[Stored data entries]

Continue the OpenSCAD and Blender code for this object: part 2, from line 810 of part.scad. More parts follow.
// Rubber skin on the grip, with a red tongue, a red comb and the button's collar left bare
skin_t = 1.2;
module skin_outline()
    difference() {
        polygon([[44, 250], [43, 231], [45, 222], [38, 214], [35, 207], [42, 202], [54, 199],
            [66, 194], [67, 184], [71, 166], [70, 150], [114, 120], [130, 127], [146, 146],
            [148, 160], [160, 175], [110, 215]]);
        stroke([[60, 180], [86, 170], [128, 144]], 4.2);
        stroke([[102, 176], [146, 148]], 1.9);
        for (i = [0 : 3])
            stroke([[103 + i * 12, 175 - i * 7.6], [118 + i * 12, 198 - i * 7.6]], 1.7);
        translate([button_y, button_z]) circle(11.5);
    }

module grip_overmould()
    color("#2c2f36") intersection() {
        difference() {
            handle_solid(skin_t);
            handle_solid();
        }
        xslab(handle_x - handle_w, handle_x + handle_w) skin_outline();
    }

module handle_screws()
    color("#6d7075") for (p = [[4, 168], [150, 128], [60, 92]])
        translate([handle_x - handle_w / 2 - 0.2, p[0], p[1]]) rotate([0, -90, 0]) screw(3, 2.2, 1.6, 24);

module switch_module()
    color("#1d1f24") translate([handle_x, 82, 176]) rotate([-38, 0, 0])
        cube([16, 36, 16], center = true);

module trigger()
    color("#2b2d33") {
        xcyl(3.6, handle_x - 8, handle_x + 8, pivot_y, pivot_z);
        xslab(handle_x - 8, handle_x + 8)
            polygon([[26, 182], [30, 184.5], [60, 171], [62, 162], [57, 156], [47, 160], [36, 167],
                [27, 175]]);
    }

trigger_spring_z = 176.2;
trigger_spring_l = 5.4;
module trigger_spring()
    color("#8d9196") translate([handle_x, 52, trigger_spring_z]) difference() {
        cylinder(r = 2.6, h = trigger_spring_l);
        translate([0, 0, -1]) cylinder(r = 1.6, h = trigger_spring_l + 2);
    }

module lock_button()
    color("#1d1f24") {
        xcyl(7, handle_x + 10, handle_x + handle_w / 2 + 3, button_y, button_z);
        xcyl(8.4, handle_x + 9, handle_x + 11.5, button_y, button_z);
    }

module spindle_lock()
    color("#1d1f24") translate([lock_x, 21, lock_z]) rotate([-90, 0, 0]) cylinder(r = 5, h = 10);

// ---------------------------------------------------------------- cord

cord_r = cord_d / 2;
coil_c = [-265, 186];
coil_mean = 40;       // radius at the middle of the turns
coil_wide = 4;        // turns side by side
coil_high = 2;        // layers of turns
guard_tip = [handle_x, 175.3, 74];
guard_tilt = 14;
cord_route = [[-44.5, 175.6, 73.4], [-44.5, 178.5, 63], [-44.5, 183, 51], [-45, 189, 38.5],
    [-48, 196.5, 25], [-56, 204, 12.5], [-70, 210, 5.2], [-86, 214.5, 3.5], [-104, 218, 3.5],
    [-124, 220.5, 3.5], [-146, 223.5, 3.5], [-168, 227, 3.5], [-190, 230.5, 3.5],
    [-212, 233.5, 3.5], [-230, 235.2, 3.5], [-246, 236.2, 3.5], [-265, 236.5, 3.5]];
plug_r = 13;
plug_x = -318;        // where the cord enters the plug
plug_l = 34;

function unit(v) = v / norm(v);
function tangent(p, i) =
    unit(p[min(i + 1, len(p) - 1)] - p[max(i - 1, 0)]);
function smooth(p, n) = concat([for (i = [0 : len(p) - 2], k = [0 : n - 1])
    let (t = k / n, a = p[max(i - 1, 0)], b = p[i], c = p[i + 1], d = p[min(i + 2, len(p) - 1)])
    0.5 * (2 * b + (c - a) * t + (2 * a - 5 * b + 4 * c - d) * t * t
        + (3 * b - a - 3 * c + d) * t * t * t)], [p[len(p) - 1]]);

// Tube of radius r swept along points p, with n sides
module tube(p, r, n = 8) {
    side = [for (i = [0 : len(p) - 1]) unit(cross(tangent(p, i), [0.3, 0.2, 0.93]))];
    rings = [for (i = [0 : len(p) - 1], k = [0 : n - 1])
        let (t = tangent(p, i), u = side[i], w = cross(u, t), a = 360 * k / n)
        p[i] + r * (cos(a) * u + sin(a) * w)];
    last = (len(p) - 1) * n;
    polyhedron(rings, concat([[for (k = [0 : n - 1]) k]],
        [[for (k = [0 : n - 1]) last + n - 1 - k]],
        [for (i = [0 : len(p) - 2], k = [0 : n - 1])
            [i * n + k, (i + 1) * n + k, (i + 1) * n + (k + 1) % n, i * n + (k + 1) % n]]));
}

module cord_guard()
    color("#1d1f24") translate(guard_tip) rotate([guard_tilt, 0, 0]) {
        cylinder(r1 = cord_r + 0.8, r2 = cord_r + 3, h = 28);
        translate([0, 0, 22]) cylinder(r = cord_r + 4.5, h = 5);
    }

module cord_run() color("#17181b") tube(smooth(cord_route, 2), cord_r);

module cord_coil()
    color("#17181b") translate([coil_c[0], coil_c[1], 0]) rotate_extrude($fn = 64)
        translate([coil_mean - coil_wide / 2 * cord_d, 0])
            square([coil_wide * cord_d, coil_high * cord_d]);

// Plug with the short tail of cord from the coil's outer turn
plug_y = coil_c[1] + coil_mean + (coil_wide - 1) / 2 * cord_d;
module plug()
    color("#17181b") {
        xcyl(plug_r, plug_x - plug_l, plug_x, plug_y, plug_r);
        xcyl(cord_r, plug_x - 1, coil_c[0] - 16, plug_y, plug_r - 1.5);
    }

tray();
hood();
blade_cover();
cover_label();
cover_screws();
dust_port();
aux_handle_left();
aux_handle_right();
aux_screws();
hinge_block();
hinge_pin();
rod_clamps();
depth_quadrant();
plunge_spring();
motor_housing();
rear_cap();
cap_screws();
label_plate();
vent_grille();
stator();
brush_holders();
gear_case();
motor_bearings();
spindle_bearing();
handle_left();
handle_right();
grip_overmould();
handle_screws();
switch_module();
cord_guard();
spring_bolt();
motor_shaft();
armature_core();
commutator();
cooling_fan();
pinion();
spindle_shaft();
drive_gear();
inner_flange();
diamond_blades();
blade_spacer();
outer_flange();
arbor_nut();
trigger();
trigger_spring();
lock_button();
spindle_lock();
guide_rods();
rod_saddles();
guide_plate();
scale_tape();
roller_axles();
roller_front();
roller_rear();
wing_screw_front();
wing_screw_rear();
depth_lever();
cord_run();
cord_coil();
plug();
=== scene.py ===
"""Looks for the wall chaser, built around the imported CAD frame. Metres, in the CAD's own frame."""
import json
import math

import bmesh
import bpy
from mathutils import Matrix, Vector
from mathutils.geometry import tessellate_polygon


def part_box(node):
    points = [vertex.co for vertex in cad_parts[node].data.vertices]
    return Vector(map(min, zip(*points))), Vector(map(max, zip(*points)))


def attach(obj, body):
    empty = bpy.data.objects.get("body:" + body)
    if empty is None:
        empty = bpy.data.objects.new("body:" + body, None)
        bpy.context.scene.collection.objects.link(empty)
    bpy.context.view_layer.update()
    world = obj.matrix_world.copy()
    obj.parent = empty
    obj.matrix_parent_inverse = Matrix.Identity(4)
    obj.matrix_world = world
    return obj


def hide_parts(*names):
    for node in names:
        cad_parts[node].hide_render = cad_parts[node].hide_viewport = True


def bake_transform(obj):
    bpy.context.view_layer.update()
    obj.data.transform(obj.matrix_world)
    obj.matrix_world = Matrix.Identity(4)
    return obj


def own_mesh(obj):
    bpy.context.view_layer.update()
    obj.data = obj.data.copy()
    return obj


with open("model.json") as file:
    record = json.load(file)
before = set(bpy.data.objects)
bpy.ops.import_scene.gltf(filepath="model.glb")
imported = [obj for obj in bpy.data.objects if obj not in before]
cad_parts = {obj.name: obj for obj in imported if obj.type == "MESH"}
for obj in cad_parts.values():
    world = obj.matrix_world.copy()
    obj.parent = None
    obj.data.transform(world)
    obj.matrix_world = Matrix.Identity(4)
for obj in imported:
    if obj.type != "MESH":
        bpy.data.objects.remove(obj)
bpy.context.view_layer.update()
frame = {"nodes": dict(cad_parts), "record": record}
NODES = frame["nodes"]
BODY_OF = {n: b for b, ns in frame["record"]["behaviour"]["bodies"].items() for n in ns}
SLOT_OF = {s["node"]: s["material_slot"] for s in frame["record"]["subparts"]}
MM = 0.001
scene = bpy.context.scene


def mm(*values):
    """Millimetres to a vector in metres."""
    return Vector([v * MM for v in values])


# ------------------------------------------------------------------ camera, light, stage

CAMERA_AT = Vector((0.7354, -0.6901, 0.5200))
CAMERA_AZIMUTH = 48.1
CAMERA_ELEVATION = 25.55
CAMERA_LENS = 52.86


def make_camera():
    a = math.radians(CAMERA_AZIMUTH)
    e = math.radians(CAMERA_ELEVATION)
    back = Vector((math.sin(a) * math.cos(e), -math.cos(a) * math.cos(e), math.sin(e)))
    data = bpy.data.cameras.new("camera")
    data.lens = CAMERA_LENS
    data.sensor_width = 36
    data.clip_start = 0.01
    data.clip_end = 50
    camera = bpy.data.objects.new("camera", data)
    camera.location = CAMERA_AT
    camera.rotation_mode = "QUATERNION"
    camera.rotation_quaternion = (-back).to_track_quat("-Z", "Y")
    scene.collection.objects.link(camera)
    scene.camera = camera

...

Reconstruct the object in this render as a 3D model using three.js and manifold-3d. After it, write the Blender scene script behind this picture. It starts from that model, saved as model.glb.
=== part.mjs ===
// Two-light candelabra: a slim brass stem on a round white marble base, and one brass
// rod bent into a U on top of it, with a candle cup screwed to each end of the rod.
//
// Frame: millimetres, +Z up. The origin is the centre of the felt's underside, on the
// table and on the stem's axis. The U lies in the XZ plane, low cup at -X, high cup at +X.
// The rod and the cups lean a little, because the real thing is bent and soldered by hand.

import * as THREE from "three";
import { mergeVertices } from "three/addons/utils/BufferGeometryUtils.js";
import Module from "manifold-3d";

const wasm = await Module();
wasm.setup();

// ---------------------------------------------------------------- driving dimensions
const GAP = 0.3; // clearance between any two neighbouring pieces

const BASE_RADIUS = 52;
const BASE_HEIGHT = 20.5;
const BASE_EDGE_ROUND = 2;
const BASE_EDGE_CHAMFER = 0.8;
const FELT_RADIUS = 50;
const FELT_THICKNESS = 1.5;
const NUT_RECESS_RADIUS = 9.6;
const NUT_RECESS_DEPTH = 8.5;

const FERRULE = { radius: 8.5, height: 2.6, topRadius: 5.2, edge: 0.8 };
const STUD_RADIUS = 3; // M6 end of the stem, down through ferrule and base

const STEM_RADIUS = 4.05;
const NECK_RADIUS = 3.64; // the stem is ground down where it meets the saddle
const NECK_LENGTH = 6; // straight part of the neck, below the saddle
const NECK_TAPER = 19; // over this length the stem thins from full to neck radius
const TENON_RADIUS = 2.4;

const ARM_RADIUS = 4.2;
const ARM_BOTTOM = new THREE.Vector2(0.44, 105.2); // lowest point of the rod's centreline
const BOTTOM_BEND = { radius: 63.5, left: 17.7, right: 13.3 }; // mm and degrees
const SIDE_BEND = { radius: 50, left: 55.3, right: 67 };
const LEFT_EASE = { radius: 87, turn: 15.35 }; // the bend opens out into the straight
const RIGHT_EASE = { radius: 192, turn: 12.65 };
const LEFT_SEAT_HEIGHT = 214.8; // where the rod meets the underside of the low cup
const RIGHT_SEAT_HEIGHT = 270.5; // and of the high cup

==

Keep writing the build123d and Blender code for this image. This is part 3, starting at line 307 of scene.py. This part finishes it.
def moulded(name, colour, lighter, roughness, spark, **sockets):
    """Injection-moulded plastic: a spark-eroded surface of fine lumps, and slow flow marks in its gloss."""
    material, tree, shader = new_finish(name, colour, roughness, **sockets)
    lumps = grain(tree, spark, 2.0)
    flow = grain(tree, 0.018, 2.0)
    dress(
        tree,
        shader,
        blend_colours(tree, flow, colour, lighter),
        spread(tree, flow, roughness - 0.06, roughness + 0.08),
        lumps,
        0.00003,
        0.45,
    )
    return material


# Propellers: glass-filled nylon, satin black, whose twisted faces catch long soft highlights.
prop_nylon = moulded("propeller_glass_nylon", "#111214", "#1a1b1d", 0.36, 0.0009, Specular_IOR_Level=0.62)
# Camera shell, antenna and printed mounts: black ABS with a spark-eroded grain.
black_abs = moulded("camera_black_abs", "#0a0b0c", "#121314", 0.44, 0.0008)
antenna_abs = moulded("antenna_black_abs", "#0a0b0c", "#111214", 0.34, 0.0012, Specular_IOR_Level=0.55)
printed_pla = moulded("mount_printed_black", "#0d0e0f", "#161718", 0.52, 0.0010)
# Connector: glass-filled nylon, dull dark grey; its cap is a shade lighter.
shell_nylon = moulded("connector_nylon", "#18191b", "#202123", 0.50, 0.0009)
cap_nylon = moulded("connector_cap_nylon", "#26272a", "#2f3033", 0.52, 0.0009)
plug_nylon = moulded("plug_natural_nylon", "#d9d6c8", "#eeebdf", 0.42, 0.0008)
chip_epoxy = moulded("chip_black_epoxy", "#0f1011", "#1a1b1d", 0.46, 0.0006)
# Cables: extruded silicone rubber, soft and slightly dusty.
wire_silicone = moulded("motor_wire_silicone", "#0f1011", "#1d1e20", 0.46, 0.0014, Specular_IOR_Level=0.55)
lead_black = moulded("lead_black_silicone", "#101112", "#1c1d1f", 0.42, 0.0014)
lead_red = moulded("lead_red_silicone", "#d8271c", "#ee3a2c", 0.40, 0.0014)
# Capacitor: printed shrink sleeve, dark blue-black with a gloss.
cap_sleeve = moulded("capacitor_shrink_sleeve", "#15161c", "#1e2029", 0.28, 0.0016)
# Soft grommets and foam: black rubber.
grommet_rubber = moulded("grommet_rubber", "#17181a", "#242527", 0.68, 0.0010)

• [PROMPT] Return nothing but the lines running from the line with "Continue the OpenSCAD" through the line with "cube([16, 36, 16], center = true);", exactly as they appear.

• [SOLUTION FOR THIS PROBLEM]
Continue the OpenSCAD and Blender code for this object: part 2, from line 810 of part.scad. More parts follow.
// Rubber skin on the grip, with a red tongue, a red comb and the button's collar left bare
skin_t = 1.2;
module skin_outline()
    difference() {
        polygon([[44, 250], [43, 231], [45, 222], [38, 214], [35, 207], [42, 202], [54, 199],
            [66, 194], [67, 184], [71, 166], [70, 150], [114, 120], [130, 127], [146, 146],
            [148, 160], [160, 175], [110, 215]]);
        stroke([[60, 180], [86, 170], [128, 144]], 4.2);
        stroke([[102, 176], [146, 148]], 1.9);
        for (i = [0 : 3])
            stroke([[103 + i * 12, 175 - i * 7.6], [118 + i * 12, 198 - i * 7.6]], 1.7);
        translate([button_y, button_z]) circle(11.5);
    }

module grip_overmould()
    color("#2c2f36") intersection() {
        difference() {
            handle_solid(skin_t);
            handle_solid();
        }
        xslab(handle_x - handle_w, handle_x + handle_w) skin_outline();
    }

module handle_screws()
    color("#6d7075") for (p = [[4, 168], [150, 128], [60, 92]])
        translate([handle_x - handle_w / 2 - 0.2, p[0], p[1]]) rotate([0, -90, 0]) screw(3, 2.2, 1.6, 24);

module switch_module()
    color("#1d1f24") translate([handle_x, 82, 176]) rotate([-38, 0, 0])
        cube([16, 36, 16], center = true);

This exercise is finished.